Les attaquants expérimentés et compétents sont capables de créer de nouvelles familles de logiciels malveillants et de plateformes de ransomwares en mode service. Et, comme l’ont noté de nombreux chercheurs, les opérateurs peuvent faire des achats sur des places de marché plus ou moins cachées pour accéder à des organisations spécifiques par le biais d’informations d’authentification compromises, de vulnérabilités non corrigées ou d’autres points faibles.
En conséquence, les spécialistes de la sécurité, du renseignement sur les menaces, et les forces de l’ordre se retrouvent face à un nombre croissant de suspects et de pistes possibles : « cela devient de plus en plus complexe, et le système va s’épanouir grâce à des individus plus matures qui seront des leaders. C’est presque comme l’iPhone qui est renouvelé chaque année.
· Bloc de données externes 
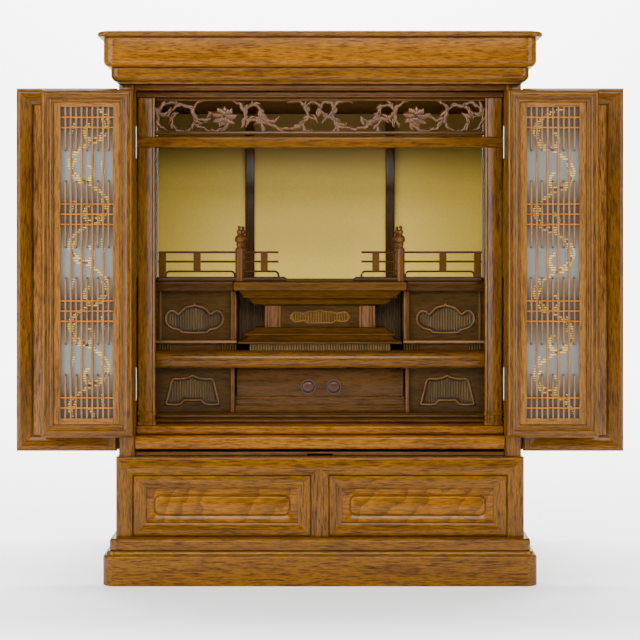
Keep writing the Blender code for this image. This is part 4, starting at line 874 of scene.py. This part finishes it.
SCROLLS = ((0.04, 0.76, 0.26, 0.2, -60, 235), (0.06, 0.22, 0.26, 0.22, 170, -90),
           (0.15, 0.6, 0.44, 0.38, 50, 270), (0.205, 0.98, 0.92, 0.88, -10, -122),
           (0.3, 0.62, 0.3, 0.24, 200, 340), (0.402, 0.62, 0.28, 0.24, -40, 250),
           (0.395, 0.14, 0.3, 0.24, 0, 200), (0.54, 0.52, 0.48, 0.46, 95, 215),
           (0.65, 0.66, 0.66, 0.62, 205, 318), (0.712, 0.66, 0.36, 0.24, 95, -160),
           (0.842, 0.46, 0.4, 0.46, 15, 262), (0.845, 0.4, 0.22, 0.4, 70, -90),
           (0.905, 0.52, 0.5, 0.42, -80, 110), (0.955, 0.8, 0.26, 0.2, 180, 320))


def stem(groups, path, widths, thick, y):
    """A carved stem through (x, z) points: rounded in section, widest where its widths say."""
    rings = []
    for i, (x, z) in enumerate(path):
        ahead = path[min(i + 1, len(path) - 1)]
        behind = path[max(i - 1, 0)]
        length = math.hypot(ahead[0] - behind[0], ahead[1] - behind[1]) or 1.0
        across = (-(ahead[1] - behind[1]) / length, (ahead[0] - behind[0]) / length)
        half = widths[i] / 2
        ring = []
        for side, depth in ((-1.0, 0.2), (-0.72, -0.62), (-0.22, -0.98), (0.22, -0.98), (0.72, -0.62),
                            (1.0, 0.2), (0.8, 1.0), (-0.8, 1.0)):
            ring.append((x + across[0] * half * side, y + thick * depth, z + across[1] * half * side))
        rings.append(ring)
    groups.append((rings, 0))


def blade(groups, x, z, turn, length, width, y, curl):
    """A curling leaf: it leaves a point at an angle and bends as it goes."""
    path = []
    widths = []
    for i in range(8):
        share = i / 7
        path.append((x, z))
        widths.append(max(width * math.sin(math.pi * (0.16 + 0.8 * share)), 0.0003))
        heading = turn + curl * share
        x += math.cos(heading) * length / 7
        z += math.sin(heading) * length / 7
    stem(groups, path, widths, BLADE_THICK, y)


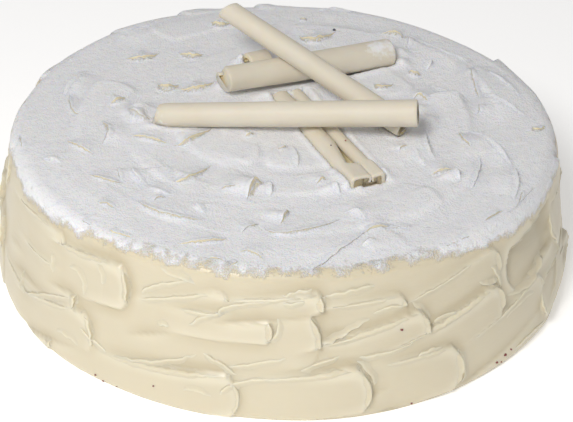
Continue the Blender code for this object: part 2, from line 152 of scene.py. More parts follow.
def wall_passes():
    """The passes on the far side, drawn by chance in rows, then those in front."""
    draw = random.Random(7)
    hidden = []
    for height, half_width in HIDDEN_ROWS:
        start = HIDDEN_FROM + draw.uniform(0, 45)
        while start < HIDDEN_TO:
            length = draw.uniform(44, 66)
            rise = draw.uniform(-3, 6)
            hidden.append((start, height + draw.uniform(-2, 2), start + length, height + rise,
                           half_width + draw.uniform(-1.5, 1.5), draw.uniform(-1.2, -0.2),
                           draw.uniform(0.9, 2.1), draw.uniform(0.2, 0.8)))
            start += length * draw.uniform(0.62, 0.82)
    draw.shuffle(hidden)
    return hidden + list(FRONT_PASSES)


WALL_PASSES = wall_passes()


def beside_pass(round_wall, height, start, low_v, end, high_v):
    """How far along and across a pass a place on the wall lies, and the pass's length."""
    lap = 2 * math.pi * UNROLLED_RADIUS
    length = math.hypot(end - start, high_v - low_v) * MM
    cos, sin = (end - start) * MM / length, (high_v - low_v) * MM / length
    right = (round_wall - start * MM + lap / 2) % lap - lap / 2
    up = height - low_v * MM
    return right * cos + up * sin, (up * cos - right * sin) * math.copysign(1, end - start), length


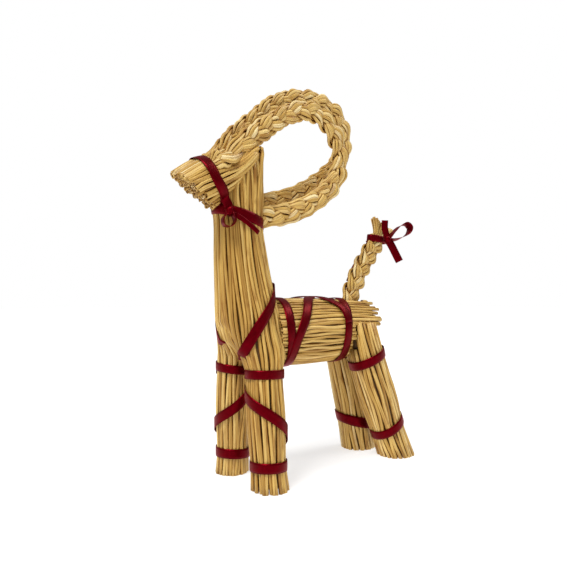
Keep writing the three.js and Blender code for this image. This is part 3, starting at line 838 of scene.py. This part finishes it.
def plait_straws(sheaf, plait, start, end, radius=1.25, spread=None, cut=None):
    """Lays the straws of a plait's three strands. `spread` may move them, as in a tuft, and `cut`
    says how far along its course each one is cut."""
    for which in range(3):
        for across, out in STRAND_STRAWS:
            wide = across * STRAND_HALF_WIDTH * plait.width * 0.92 + chance.uniform(-0.2, 0.2)
            high = out * STRAND_HALF_THICKNESS * plait.thickness * 0.8
            twist = wander(0.35, plait.turns)
            first = start + chance.uniform(-0.003, 0.003)
            last = end + chance.uniform(-0.003, 0.003)

            def course(share, which=which, wide=wide, high=high, twist=twist, first=first, last=last):
                along = last + (first - last) * share
                place = plait.strand(along, which, wide + twist(share), high)
                return spread(place, along, which, wide, high) if spread else place

            stop = cut(course) if cut else 1.0
            thick = radius * chance.uniform(0.8, 1.18)
            tone = chance.uniform(0.4, 1.0)
            sheaf.lay(part_of(course, 0.0, stop), thick, PLAIT_SIDE, tone, STRAW_FLATNESS)


FOREHEAD_START, FOREHEAD_RATE = 0.725, 0.0143
FOREHEAD_LIFT, RING_SINK = 4.0, 1.6
FOREHEAD_REACH = 18.5
NEAR_SIDE, FAR_SIDE = math.radians(45), math.radians(107)


class Horn(Plait):
    """A plait whose first stretch is bedded on the side of the forehead."""

    def point(self, along, across, out, ahead=0.0):
        free = super().point(along, across, out, ahead)
        near = self.places[0].x > 0
        lifted_off = smoothstep(along, 0.03, 0.13) if near else smoothstep(along, 0.0, 0.07)
        if lifted_off == 1.0:
            return free
        along_head = FOREHEAD_START - (along * self.length + ahead) * FOREHEAD_RATE
        lift = FOREHEAD_LIFT * smoothstep(along, 0.0, 0.03) - RING_SINK
        if near:
            bedded = head.surface(along_head, NEAR_SIDE + across / FOREHEAD_REACH, lift + out)
        else:
            bedded = head.surface(along_head, FAR_SIDE - across / FOREHEAD_REACH, lift - out)
        return bedded.lerp(free, lifted_off)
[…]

Quelle version avez-vous, [et] que cherchez-vous ? »
Alors pour Ondrej Krehel, le secteur est arrivé à un point d’inflexion. Selon lui, la menace des ransomwares est sur le point d’exploser et, à moins que nous ne voulions nous retrouver dans une situation comparable à celle de cartels de narcotiques, des mesures rapides et décisives doivent être prises pour réprimer ces opérations de ransomware.